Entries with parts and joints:
* * *

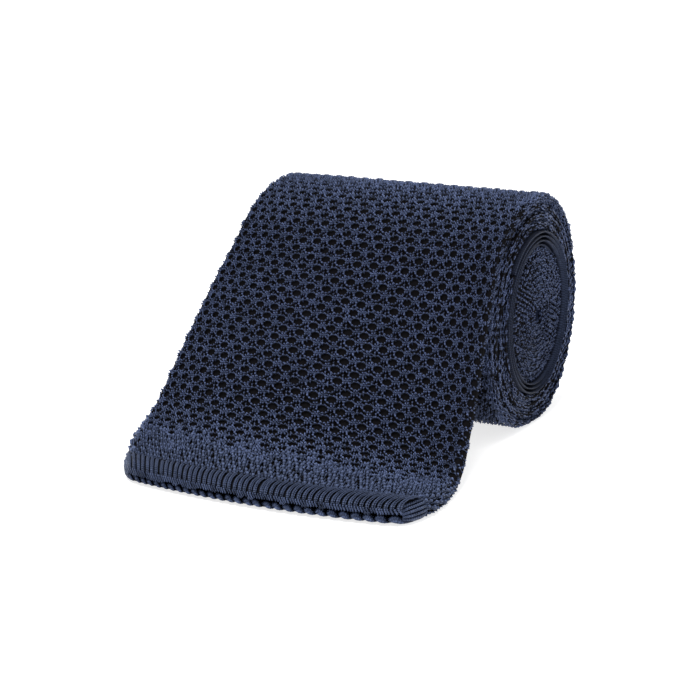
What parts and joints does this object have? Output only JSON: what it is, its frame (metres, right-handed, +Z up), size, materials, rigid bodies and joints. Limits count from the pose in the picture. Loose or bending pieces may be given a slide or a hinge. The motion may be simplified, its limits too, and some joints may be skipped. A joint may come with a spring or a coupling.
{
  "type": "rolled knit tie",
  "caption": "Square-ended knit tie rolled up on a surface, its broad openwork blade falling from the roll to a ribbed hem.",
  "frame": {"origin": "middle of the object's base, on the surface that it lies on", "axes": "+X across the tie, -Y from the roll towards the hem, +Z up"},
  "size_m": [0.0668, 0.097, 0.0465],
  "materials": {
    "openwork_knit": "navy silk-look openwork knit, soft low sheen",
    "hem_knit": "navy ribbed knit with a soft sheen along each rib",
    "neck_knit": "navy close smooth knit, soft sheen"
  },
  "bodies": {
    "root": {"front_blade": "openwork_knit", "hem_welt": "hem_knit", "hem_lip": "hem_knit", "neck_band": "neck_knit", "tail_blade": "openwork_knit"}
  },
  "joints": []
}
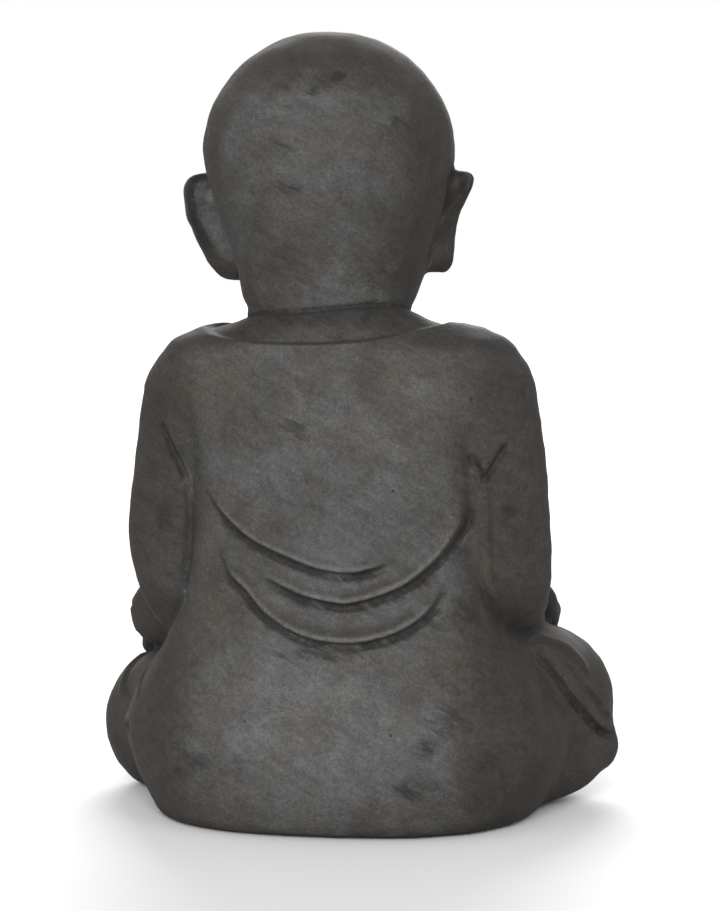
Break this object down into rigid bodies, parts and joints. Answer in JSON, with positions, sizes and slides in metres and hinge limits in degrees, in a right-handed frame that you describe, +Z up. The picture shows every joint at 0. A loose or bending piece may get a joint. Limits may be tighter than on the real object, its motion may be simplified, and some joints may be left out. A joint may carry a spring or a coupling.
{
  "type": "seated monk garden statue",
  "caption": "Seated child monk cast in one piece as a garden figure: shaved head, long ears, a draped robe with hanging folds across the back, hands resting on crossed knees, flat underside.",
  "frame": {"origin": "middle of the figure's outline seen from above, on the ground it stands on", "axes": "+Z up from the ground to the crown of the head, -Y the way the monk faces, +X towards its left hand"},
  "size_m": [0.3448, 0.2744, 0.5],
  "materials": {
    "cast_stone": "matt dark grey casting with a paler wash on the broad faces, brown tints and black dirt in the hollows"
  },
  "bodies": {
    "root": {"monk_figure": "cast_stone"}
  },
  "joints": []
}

* * *

**DIRECTIONS**
Go through the listing and copy all of it exactly.

**TASK ANSWER**
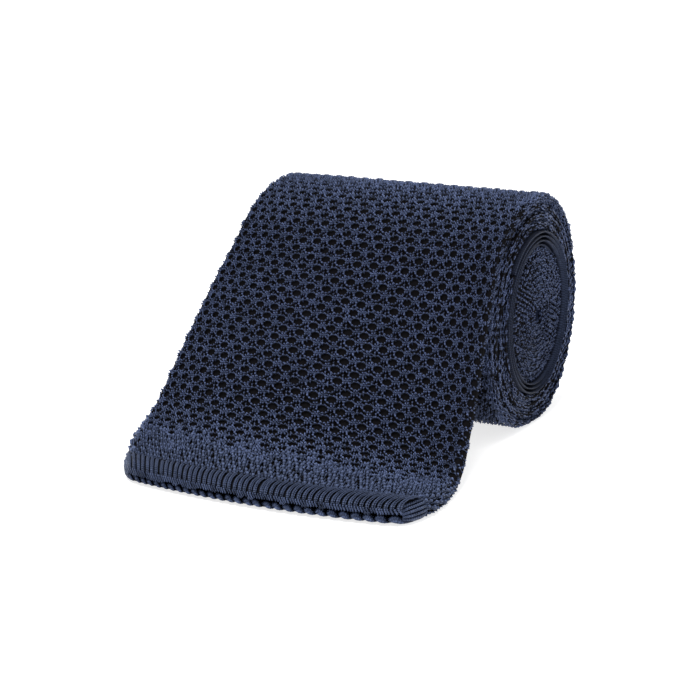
What parts and joints does this object have? Output only JSON: what it is, its frame (metres, right-handed, +Z up), size, materials, rigid bodies and joints. Limits count from the pose in the picture. Loose or bending pieces may be given a slide or a hinge. The motion may be simplified, its limits too, and some joints may be skipped. A joint may come with a spring or a coupling.
{
  "type": "rolled knit tie",
  "caption": "Square-ended knit tie rolled up on a surface, its broad openwork blade falling from the roll to a ribbed hem.",
  "frame": {"origin": "middle of the object's base, on the surface that it lies on", "axes": "+X across the tie, -Y from the roll towards the hem, +Z up"},
  "size_m": [0.0668, 0.097, 0.0465],
  "materials": {
    "openwork_knit": "navy silk-look openwork knit, soft low sheen",
    "hem_knit": "navy ribbed knit with a soft sheen along each rib",
    "neck_knit": "navy close smooth knit, soft sheen"
  },
  "bodies": {
    "root": {"front_blade": "openwork_knit", "hem_welt": "hem_knit", "hem_lip": "hem_knit", "neck_band": "neck_knit", "tail_blade": "openwork_knit"}
  },
  "joints": []
}
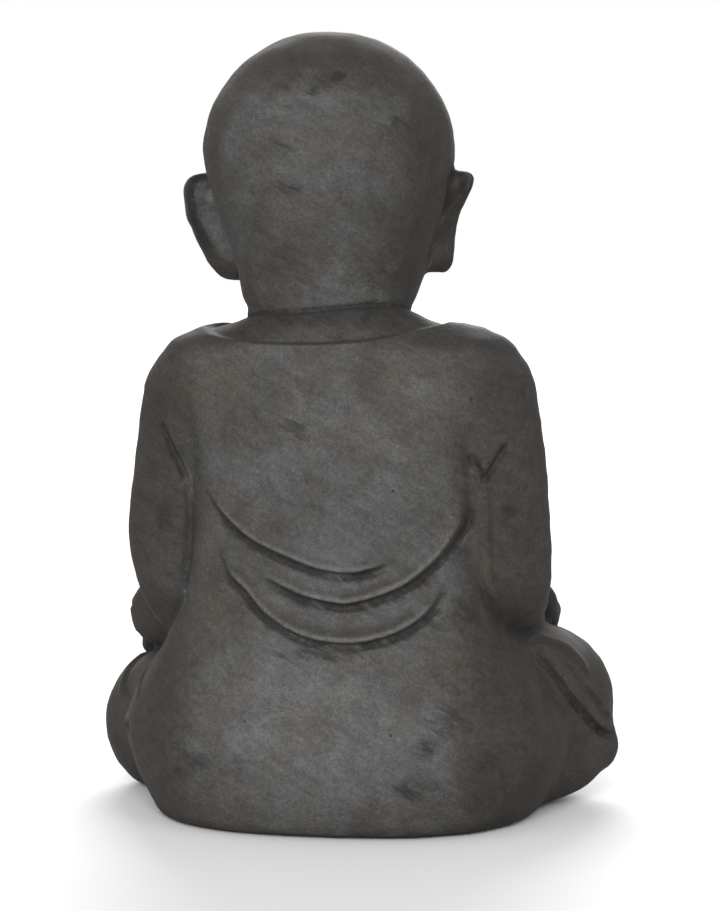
Break this object down into rigid bodies, parts and joints. Answer in JSON, with positions, sizes and slides in metres and hinge limits in degrees, in a right-handed frame that you describe, +Z up. The picture shows every joint at 0. A loose or bending piece may get a joint. Limits may be tighter than on the real object, its motion may be simplified, and some joints may be left out. A joint may carry a spring or a coupling.
{
  "type": "seated monk garden statue",
  "caption": "Seated child monk cast in one piece as a garden figure: shaved head, long ears, a draped robe with hanging folds across the back, hands resting on crossed knees, flat underside.",
  "frame": {"origin": "middle of the figure's outline seen from above, on the ground it stands on", "axes": "+Z up from the ground to the crown of the head, -Y the way the monk faces, +X towards its left hand"},
  "size_m": [0.3448, 0.2744, 0.5],
  "materials": {
    "cast_stone": "matt dark grey casting with a paler wash on the broad faces, brown tints and black dirt in the hollows"
  },
  "bodies": {
    "root": {"monk_figure": "cast_stone"}
  },
  "joints": []
}